I think a lot of engineers are used to doing things with independent, monolithic chips because up until the last 10 years or so, microcontrollers were expensive, hard to program and had large footprints when you added in all the external components you’d need. That’s why I love the MSP430s so much, inexpensive, zero external components (they can run full speed with the built-in oscillator) and easy to program! Like @peekay123 said, spreading the computational power around is the future. I call this method of design “Micro Distributed Computing” and it falls straight inline with the Internet of Things mentality.
Take ThingM’s blink1 for example. It’s literally a tricolor LED you plug into a USB port. It’s running an ATtiny! I know what you’re thinking, it’s USB so it has to use an MCU of some type. Well, what about their BlinkM LEDs? They’re the same tricolor LED designed to be daisy chainable and talk over I2C. That’s literally an LED with a dedicated MCU!
So I don’t think it’s really a stretch to add MCUs to the shields I’m designing. In addition to potentially reducing the BOM cost, it also allows me to add some really cool features and get my product out the door quicker. How? Take the Power Shield, for example. Because I’m using a dedicated MCU, I’m able to add things like MPPT solar tracking, while keeping the cost and size down! I can also send the board to production before I’m finished with the firmware, since I can easily do an OTA update I’m able to get the board into your hands that much sooner.
It also allows me to add features I may have never even thought of when designing the board, six months down the road. Lastly, it makes your Spark Core that much more powerful! Take the Core Motion Shield I’m working on: Since it’ll have a dedicated MCU onboard, you can control 4 motors with just two pins (I2C); it’ll also have inputs for analog and digital IR proximity and distance sensors, great for keeping your robot from bumping into something or following a line, plus SR04/SR06/Maxbotics Ultra Sonic Rangefinders! That along is worth it to me (because I know how hard it is to deal with multiple ultrasonic sensors, since you have to use blocking code to measure a pulse width)! In addition to Robotics, the Core Motion Shield will also be supremely useful for security related stuff. You could use the motion inputs to monitor outside your house and send an alert to your phone; you could then hook the motor PWM outputs up to a larger motor controller so you can drive a gate motor, or just use a digital output to open your garage door! The Core can do what it’s good at: Making data available on the internet, while the co-processors on these shields can take care of all the time sensitive background tasks. It just makes sense to me!

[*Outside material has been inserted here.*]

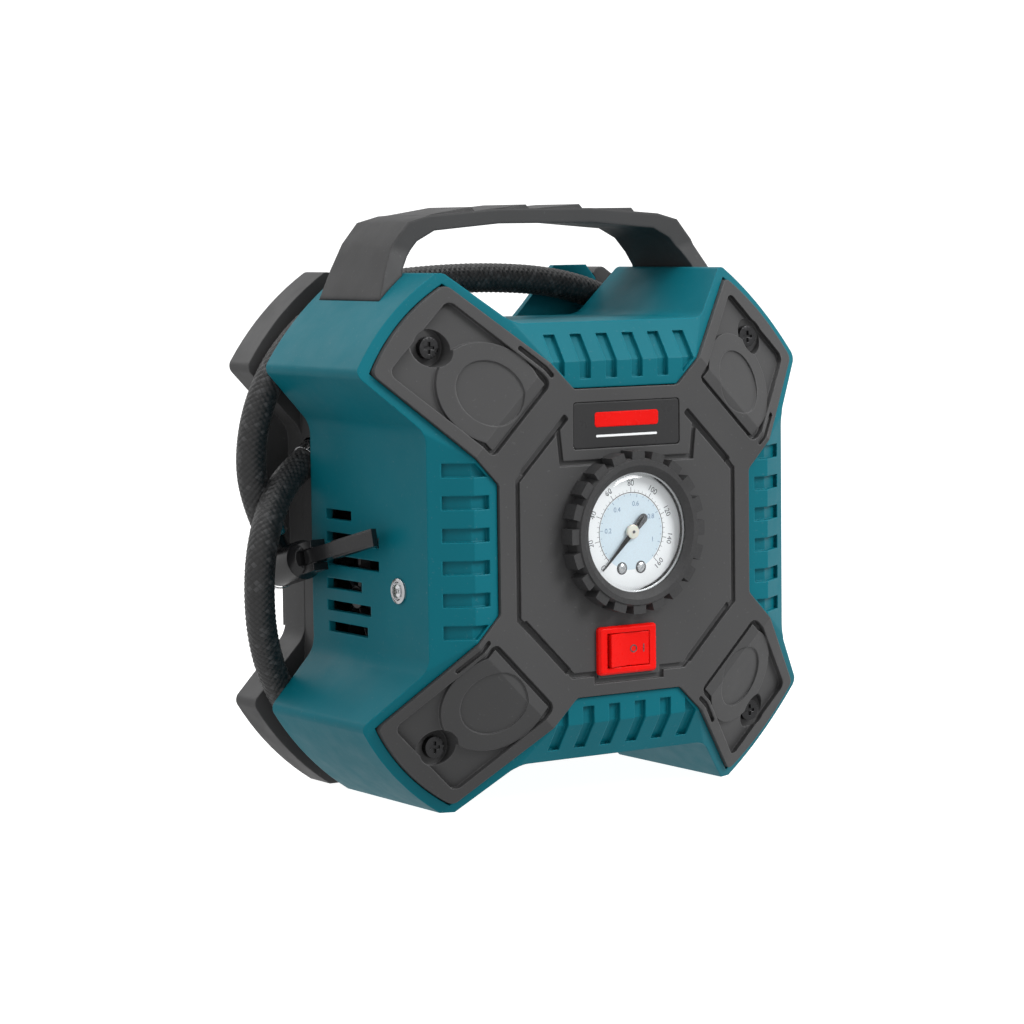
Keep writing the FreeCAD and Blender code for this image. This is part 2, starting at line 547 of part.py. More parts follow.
# ---------------------------------------------------------------- motor and gear
MOTOR_TURN = FreeCAD.Rotation(Z_AXIS, -90)      # local Y to design +X


def motor_at(x):
    return V(x, size("motor_y"), size("motor_z"))


def gear_shape(teeth, width, bore):
    """A spur gear along local Y, its teeth a little thin so that the pair runs with backlash."""
    module = size("gear_module")
    pitch, root, top = teeth * module / 2, teeth * module / 2 - 1.2 * module, teeth * module / 2 + 0.9 * module
    share = 2 * math.pi / teeth
    outline = []
    for k in range(teeth):
        middle = k * share
        for radius, half in ((root, 0.30), (pitch, 0.215), (top, 0.10)):
            outline.append((radius, middle - half * share))
        for radius, half in ((top, 0.10), (pitch, 0.215), (root, 0.30)):
            outline.append((radius, middle + half * share))
    points = [V(r * math.sin(a), 0, r * math.cos(a)) for r, a in outline]
    solid = Part.Face(Part.makePolygon(points + points[:1])).extrude(V(0, width, 0))
    return solid.cut(cylinder(bore, -1, width + 1)) if bore else solid


def make_motor():
    length, radius = size("motor_length"), size("motor_radius")
    wall_x = PLATE_X - 0.05
    can = cylinder(radius, 0, length).cut(cylinder(radius - 1.5, 1.5, length + 1)).cut(cylinder(4.0, -1, 5))
    feature("motor_can", can, motor_at(wall_x - length), MOTOR_TURN)
    turned("motor_end_cap", [("3.05", "-5.5"), ("6.5", "-5.5"), ("6.5", "-2.6"), ("motor_radius - 1.55", "-2.6"),
                             ("motor_radius - 1.55", "-0.05"), ("3.05", "-0.05")], motor_at(wall_x), MOTOR_TURN)
    magnets = cylinder(radius - 1.55, 6, 40).cut(cylinder(12.6, 5, 41))
    gap = Part.makeBox(9, 60, 60, V(-4.5, -5, -30))
    feature("motor_magnets", Part.makeCompound(magnets.cut(gap).Solids), motor_at(wall_x - length), MOTOR_TURN)
    # rotor: shaft, laminated armature with slots, commutator
    armature = cylinder(12.1, 9, 35)
    for k in range(5):
        slot = Part.makeBox(2.2, 30, 5.5, V(-1.1, 7, 7.6))
        slot.rotate(V(0, 0, 0), Y_AXIS, 72 * k)
        armature = armature.cut(slot)
    shaft = cylinder(1.55, -9.0, length + 11.0)
    rotor = armature.fuse([shaft, cylinder(4.2, 37.0, 45.0)])
    feature("motor_rotor", rotor.removeSplitter(), motor_at(wall_x - length), MOTOR_TURN)
    feature("motor_pinion", gear_shape(int(size("pinion_teeth")), size("gear_width"), 1.56), motor_at(1.6), MOTOR_TURN)
    # cooling fan at the tail of the shaft
    blades = [cylinder(3.6, 0, 6).cut(cylinder(1.56, -1, 7))]
    for k in range(7):
        blade = Part.makeBox(1.1, 5.4, 12.2, V(-0.5, 0.3, 3.2))
        blade.rotate(V(0, 3, 0), Z_AXIS, 24)
        blade.rotate(V(0, 0, 0), Y_AXIS, 360.0 * k / 7)
        blades.append(blade)
    feature("cooling_fan", joined(blades).cut(cylinder(1.56, -2, 8)), motor_at(wall_x - length - 8.4), MOTOR_TURN)
    brushes = [Part.makeBox(4, 5, 7, V(-2, 38.5, side)) for side in (4.3, -11.3)]
    feature("motor_brushes", Part.makeCompound(brushes), motor_at(wall_x - length), MOTOR_TURN)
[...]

Damn, that was a wall of text!
Anyway, I was thinking… You know, I think I’ve got room to add a MicroSD card holder to the Core Power Shield… I also noticed that Cypress Semiconductor’s SPI FRAM chips have identical pinouts to their SRAM chips! So I could put an unpopulated footprint on the Power Shield and allow the user to solder their own chip down if they need more storage. Wrap it all up into the Power Shield and damn son, that is a power shield!